The US Navy also needs to keep up its “freedom of navigation operation” at the Chinese shores, and “rebuilding” the fleet is one of Trump’s staple defense promises. As an example of the accelerated – and rewarding – build-up, the Navy signed a contract worth a whopping $14.9 billion with shipbuilder Huntington Ingalls for two Ford-class aircraft carriers. In another throwback to the good old days, this is the first time since the 1980s more than one of these has been commissioned simultaneously.
The two ships will replace aging ones, keeping the number of active dedicated carriers in the US service at 11 – while China has two, and Russia one.
The final frontier
Another Trump staple, the Space Force, is shaping up to be a fount of profit for the enterprising contractor, though the new branch of the US military is still in the early stages of its creation.
While no deals have been made with the Space Force specifically in mind, there is profit to be had in it for companies like Lockheed Martin.
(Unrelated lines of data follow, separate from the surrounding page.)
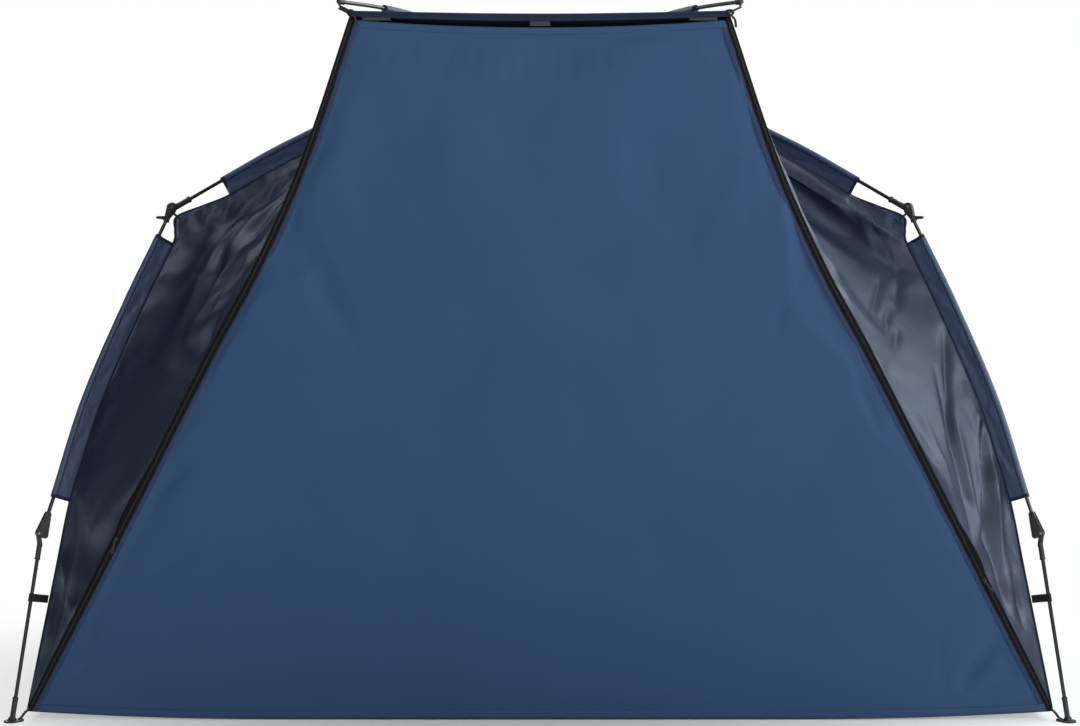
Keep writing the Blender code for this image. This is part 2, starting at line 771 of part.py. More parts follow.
def hinge_mesh():
    """Make the fixed half of a lower leg's hinge: two cheeks, a stop and a pin."""
    pin, joint = upright(LEG_PIN), upright(LEG_JOINT)
    heading = LEG.heading(1.0)
    neck = joint - heading * HINGE_NECK
    seat = joint - heading * HINGE_BORE_SEAT
    body = prism(rounded_outline([(neck.x, neck.z, HINGE_NECK_RADIUS), (pin.x, pin.z, HINGE_EYE),
                                  beside(pin, HINGE_STOP)]), HINGE_HALF)
    slot = prism(rounded_outline([(pin.x, pin.z, SLOT_EYE)] +
                                 [beside(pin, circle) for circle in SLOT_REACH]), SLOT_HALF)
    bore = cylinder(neck - heading * PAST_CUT, seat, TUNNEL_BORE, SOCKET_SIDES)
    across = Vector((0.0, HINGE_HALF - PIN_SINK, 0.0))
    shaft = cylinder(pin - across, pin + across, PIN_RADIUS, SOCKET_SIDES)
    cheeks = solid('cheeks', [body], [slot, bore])
    return solid('leg_hinge', [cheeks, shaft])


def lower_leg_mesh():
    """Make the moving half of the hinge with its rod."""
    pin = upright(LEG_PIN)
    mouth = lower_point(SOCKET_TOP)
    drop, root_radius = TONGUE_ROOT
    tongue = prism(rounded_outline([(pin.x, pin.z, TONGUE_EYE),
                                    (mouth.x, mouth.z + drop, root_radius)]), TONGUE_HALF)
    socket = cylinder(mouth, lower_point(SOCKET_FOOT), FERRULE_RADIUS, FERRULE_SIDES)
    rod = cylinder(lower_point(SOCKET_FOOT + SOCKET_OVERLAP), lower_point(FOOT_ROD_END), ROD_RADIUS,
                   RING_SIDES)
    across = Vector((0.0, PAST_PLATE, 0.0))
    hole = cylinder(pin - across, pin + across, PIN_HOLE, SOCKET_SIDES)
    return solid('lower_leg', [socket, tongue, rod], [hole])


def foot_mesh():
    """Make the foot: a ferrule on a flat plate with a lug for the corner strap."""
    lug_reach, lug_radius = FOOT_LUG
    plate = slab(rounded_outline([(FOOT_REACH, 0.0, FOOT_PLATE_RADIUS),
                                  (FOOT_REACH - lug_reach, 0.0, lug_radius)]), 0.0, FOOT_PLATE)
    ferrule = cylinder(lower_point(FERRULE_FOOT), lower_point(FERRULE_TOP), FERRULE_RADIUS, FERRULE_SIDES)
    bore = cylinder(lower_point(FOOT_ROD_END - FOOT_ROD_SEAT), lower_point(FERRULE_TOP + PAST_CUT),
                    TUNNEL_BORE, FERRULE_SIDES)
    return solid('foot', [plate, ferrule], [bore])


def strap_mesh():
    """Make the webbing that ties the lower rod to the seam: a loop and a tail."""
    middle = lower_point(STRAP_HEIGHT)
    inner = inward(LOWER_HEADING)
    seam_top, seam_foot = RIDGE[-4].seam, RIDGE[-1].seam
    seam_run = (seam_foot - seam_top).normalized()
    square = seam_run.cross(Vector((0.0, 1.0, 0.0)))
    reach = (seam_top - middle).dot(square) / inner.dot(square)
    half = LOWER_HEADING * (STRAP_WIDTH / 2)
    loop = cylinder(middle - half, middle + half, STRAP_RING, FERRULE_SIDES)
    tail_end = middle + inner * (reach - BEAD_RADIUS - STRAP_SEAT)
    corners = [middle - half, middle + half, tail_end + half, tail_end - half]
    tail = prism([(corner.x, corner.z) for corner in corners], STRAP_HALF)
    bore = cylinder(middle - half * 2, middle + half * 2, TUNNEL_BORE, FERRULE_SIDES)
    return solid('leg_strap', [loop, tail], [bore])


def ridge_sleeve_mesh():
    """Make a leg's sleeve with the webbing that runs from its foot to the foot plate."""
    corner = RIDGE[-1].seam
    back, rise = CORNER_STRAP_END
    plate_edge = Vector((FOOT_REACH + back, 0.0, FOOT_PLATE + rise))
    leave = corner.lerp(plate_edge, STRAY_LEAVE)
    return sleeve_mesh('ridge_sleeve', RIDGE + strap_run([leave, plate_edge]))


def awning_sleeve_mesh(side):
    """Make an awning arm's sleeve with the webbing that ties it to the arm's tip."""
    stations = []
    for station in AWNING_RIDGE:
        seam = Vector(station.seam)
        seam.y *= -SIDES[side]
        stations.append(station._replace(seam=seam))
    corner = stations[-1].seam
    back, drop = TIP_STRAP_END
    tip = AWNING.at(1.0) + Vector((back, 0.0, drop - AWNING_CAP_RADIUS))
    leave = corner.lerp(tip, STRAY_LEAVE)
    return sleeve_mesh('awning_sleeve_' + side, stations + strap_run([leave, tip]))


# Assembly

def add(name, mesh, material, azimuth=0.0, pivot=None):
    """Place a piece; a moving one has its origin on its pin."""
    mesh = mesh.copy()
    mesh.name = name
    mesh.materials.clear()
    mesh.materials.append(material)
    mesh.shade_smooth()
    mesh.set_sharp_from_angle(angle=math.radians(35))
    item = bpy.data.objects.new(name, mesh)
    bpy.context.scene.collection.objects.link(item)
    item.rotation_euler.z = azimuth
    if pivot is not None:
        mesh.transform(Matrix.Translation(-pivot))
        item.location = to_world(pivot, azimuth)
    return item


def add_cloth(name, rows, material, thickness=CLOTH, offset=0.0):
    """Place a sheet of cloth with its thickness."""
    item = add(name, cloth_mesh(name, rows), material)
    wall = item.modifiers.new('thickness', 'SOLIDIFY')
    wall.thickness = thickness
    wall.offset = offset
    wall.use_even_offset = True
    wall.use_quality_normals = True
    return item


def build():
    """Build the whole tent."""
    for item in list(bpy.data.objects):
        bpy.data.objects.remove(item, do_unlink=True)
    navy = finish('navy_cloth', (0.030, 0.063, 0.145), 0.75)
    dark = finish('coated_cloth', (0.020, 0.035, 0.075), 0.45)
    floor = finish('groundsheet_cloth', (0.030, 0.034, 0.040), 0.60)
    rod = finish('fibreglass', (0.012, 0.012, 0.013), 0.35)
    plastic = finish('black_plastic', (0.014, 0.014, 0.015), 0.50)
    webbing = finish('black_webbing', (0.016, 0.016, 0.018), 0.85)

    add('hub', hub_mesh(), plastic)
    add('crown_patch', crown_mesh(), navy)

    roof_run = (upright(KNEE) - upright(ROOF_SLEEVE_END)).length
    roof_end = 1.0 - KNEE_ROD_GAP / roof_run * (1.0 - ROOF_SHARES[-1])
    knee_run = (upright(LEG_SLEEVE_TOP) - upright(KNEE)).length
    leg_start = KNEE_ROD_GAP / knee_run * LEG_SHARES[0]
    joint_run = (upright(LEG_JOINT) - upright(LEG_SLEEVE_FOOT)).length
    leg_end = 1.0 - KNEE_ROD_GAP / joint_run * (1.0 - LEG_SHARES[-1])
    roof_pole = rod_mesh('roof_pole', ROOF, [0.0] + ROOF_SHARES + [roof_end])
    upper_leg = rod_mesh('upper_leg', LEG, [leg_start] + LEG_SHARES + [leg_end])
    knee, hinge, lower_leg = knee_mesh(), hinge_mesh(), lower_leg_mesh()
    foot, strap, sleeve = foot_mesh(), strap_mesh(), ridge_sleeve_mesh()
    pin = upright(LEG_PIN)
    for name in CORNERS:
        azimuth = corner_azimuth(name)
        add('roof_pole_' + name, roof_pole, rod, azimuth)
        add('knee_' + name, knee, plastic, azimuth)
        add('upper_leg_' + name, upper_leg, rod, azimuth)
        add('leg_hinge_' + name, hinge, plastic, azimuth)
        add('ridge_sleeve_' + name, sleeve, navy, azimuth)
        add('lower_leg_' + name, lower_leg, rod, azimuth, pin)
        add('foot_' + name, foot, plastic, azimuth, pin)
        add('leg_strap_' + name, strap, webbing, azimuth, pin)

    cap_start = 1.0 - AWNING_CAP_LENGTH / AWNING_REACH
    caps = [(cap_start, AWNING_CAP_RADIUS), (1.0, AWNING_CAP_RADIUS)]
    awning_pole = rod_mesh('awning_pole', AWNING, [0.0] + AWNING_SHARES + [cap_start], caps)
    for side in SIDES:
        azimuth = awning_azimuth(side)
        add('awning_pole_' + side, awning_pole, rod, azimuth)
        add('awning_sleeve_' + side, awning_sleeve_mesh(side), navy, azimuth)
        add_cloth('wing_' + side, wing(side), dark)
        add_cloth('side_wall_' + side, gore('front_' + side, 'rear_' + side, SIDE_COLUMNS, SIDE_HOLLOW),
                  navy)
    add_cloth('rear_wall', gore('rear_left', 'rear_right', REAR_COLUMNS, REAR_HOLLOW), navy)
    add_cloth('canopy', canopy(), navy)
    add_cloth('groundsheet', groundsheet(), floor, SHEET_THICK, 1.0)
    add_cloth('front_door', front_door(), navy)


build()
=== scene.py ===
import logging
import math
from dataclasses import dataclass, field
from enum import Enum
from functools import partial
from typing import Callable, Iterable, Sequence

import bmesh
import bpy
from mathutils import Matrix, Vector, noise
from mathutils.bvhtree import BVHTree
from mathutils.geometry import convex_hull_2d
from mathutils.kdtree import KDTree


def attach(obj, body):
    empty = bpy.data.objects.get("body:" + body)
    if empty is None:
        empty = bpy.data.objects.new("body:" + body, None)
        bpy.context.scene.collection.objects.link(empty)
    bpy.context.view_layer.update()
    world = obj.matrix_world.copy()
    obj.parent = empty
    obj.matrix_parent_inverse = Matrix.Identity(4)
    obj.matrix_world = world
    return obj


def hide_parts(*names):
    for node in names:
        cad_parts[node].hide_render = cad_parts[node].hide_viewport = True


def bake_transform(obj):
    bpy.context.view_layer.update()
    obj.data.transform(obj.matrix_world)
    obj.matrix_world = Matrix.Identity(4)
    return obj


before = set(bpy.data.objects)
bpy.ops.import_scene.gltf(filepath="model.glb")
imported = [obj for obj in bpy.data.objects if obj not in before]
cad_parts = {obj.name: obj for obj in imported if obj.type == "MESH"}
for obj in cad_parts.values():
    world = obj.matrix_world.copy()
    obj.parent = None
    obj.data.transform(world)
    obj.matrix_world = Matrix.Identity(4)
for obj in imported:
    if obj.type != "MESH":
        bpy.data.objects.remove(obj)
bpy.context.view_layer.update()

LOG = logging.getLogger("beach_tent")
UV_NAME = "run"
UP = Vector((0, 0, 1)).freeze()
SIDEWAYS = Vector((0, 1, 0)).freeze()
SHARP_EDGE = math.radians(35)    # an edge past this angle stays sharp
ROW = (0.004, 0.996)    # where a row of stitches starts and ends
Pair = tuple[float, float]
Colour = tuple[float, float, float]


class Corner(Enum):
    """A leg of the tent, by the sides of the plan it stands on."""

    FRONT_LEFT = (-1, -1)
    FRONT_RIGHT = (1, -1)
    REAR_LEFT = (-1, 1)
    REAR_RIGHT = (1, 1)

    @property
    def label(self) -> str:
        """Return the corner's name as the nodes spell it."""
        return self.name.lower()


class Side(Enum):
    """A side of the door."""

    LEFT = -1
    RIGHT = 1

    @property
    def label(self) -> str:
        """Return the side's name as the nodes spell it."""
        return self.name.lower()

    @property
    def front(self) -> Corner:
        """Return the front leg of this side."""
        return Corner((self.value, -1))

    @property
    def rear(self) -> Corner:
        """Return the rear leg of this side."""
        return Corner((self.value, 1))


class Slot(Enum):
    """The material slots that a piece's label names."""

    NAVY = "navy_cloth"
    COATED = "coated_cloth"
    FLOOR = "groundsheet_cloth"
    ROD = "fibreglass"
    PLASTIC = "black_plastic"
    WEBBING = "black_webbing"


# Shader building

class Signal:
    """A shader socket that does arithmetic: each operator adds its Math node."""

    def __init__(self, shader: "Shader", socket: bpy.types.NodeSocket) -> None:
        """Wrap an output socket of a shader."""
        self.shader = shader
        self.socket = socket

    def _math(self, operation: str, first: object, second: object) -> "Signal":
        """Add a Math node on two values or signals."""
        return self.shader.node("ShaderNodeMath", {"operation": operation}, {0: first, 1: second})

    def __add__(self, other: object) -> "Signal":
        """Return this plus other."""
        return self._math("ADD", self, other)

    def __sub__(self, other: object) -> "Signal":
        """Return this minus other."""
        return self._math("SUBTRACT", self, other)

    def __rsub__(self, other: object) -> "Signal":
        """Return other minus this."""
        return self._math("SUBTRACT", other, self)

    def __mul__(self, other: object) -> "Signal":
        """Return this times other."""
        return self._math("MULTIPLY", self, other)

    def __pow__(self, other: object) -> "Signal":
        """Return this to the power of other."""
        return self._math("POWER", self, other)

    __radd__ = __add__
    __rmul__ = __mul__

    def wave(self) -> "Signal":
        """Return the sine of this."""
        return self._math("SINE", self, 0.0)

    def size(self) -> "Signal":
        """Return this without its sign."""
        return self._math("ABSOLUTE", self, 0.0)


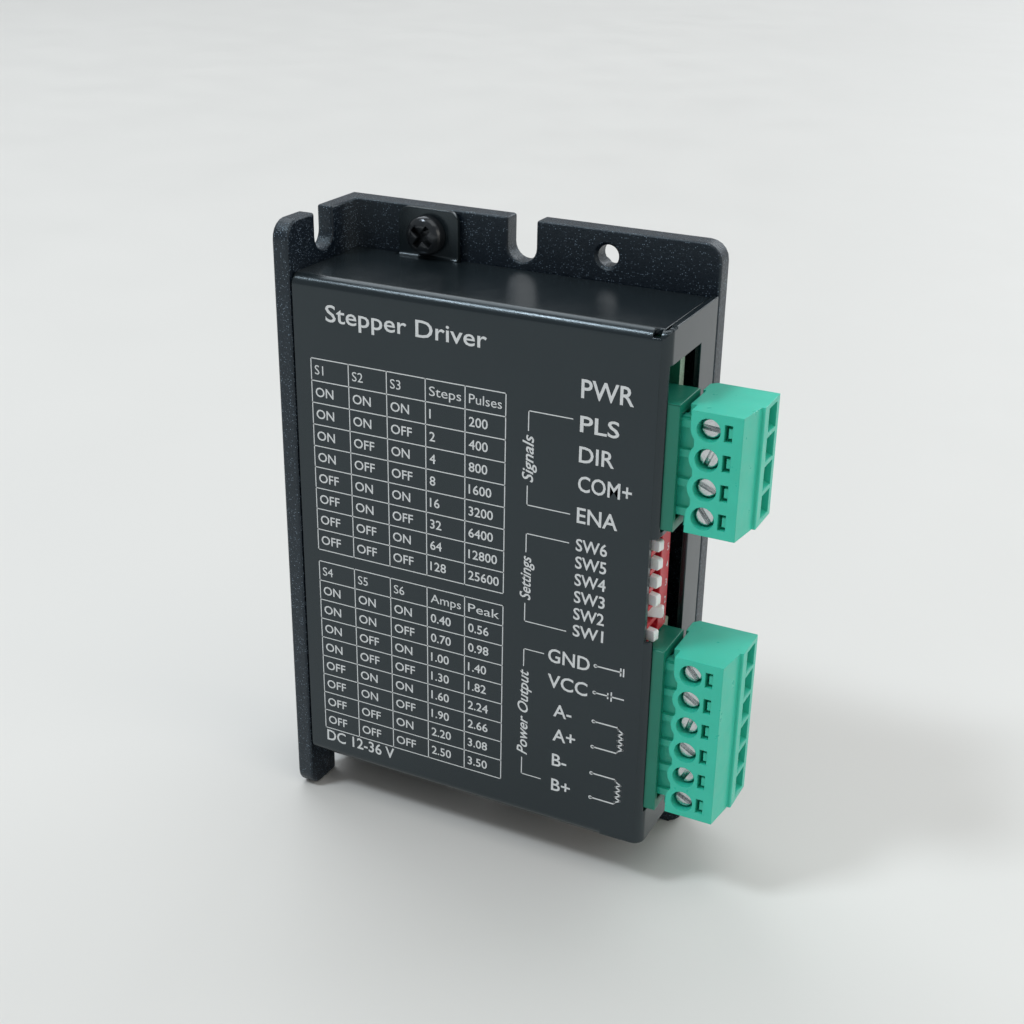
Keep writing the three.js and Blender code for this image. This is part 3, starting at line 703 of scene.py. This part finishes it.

In 2018, Lockheed was contracted to create three satellites that can survive counter-space weaponry, for $2.9 billion – and as America’s “adversaries are training forces and developing technology to undermine our security in space,” as Trump put it, more of that is bound to come.
Way back in 1961, President Dwight Eisenhower – who commanded US forces in Europe during WWII – warned in his farewell speech about the dangers of a “military-industrial complex” dictating government priorities and foreign policy. He spoke from experience: the ‘Red Scare’ of the 1950s had already driven the US into an arms race based on the ‘bomber gap’ and ‘missile gap’ favoring the USSR – both of which turned out to be entirely imaginary.
“We were doing things we didn’t need to do. We were building things we didn’t need to build. We were harboring fears we didn’t need to harbor,” President Lyndon Johnson told a gathering in 1967.
The more things change, the more they stay the same.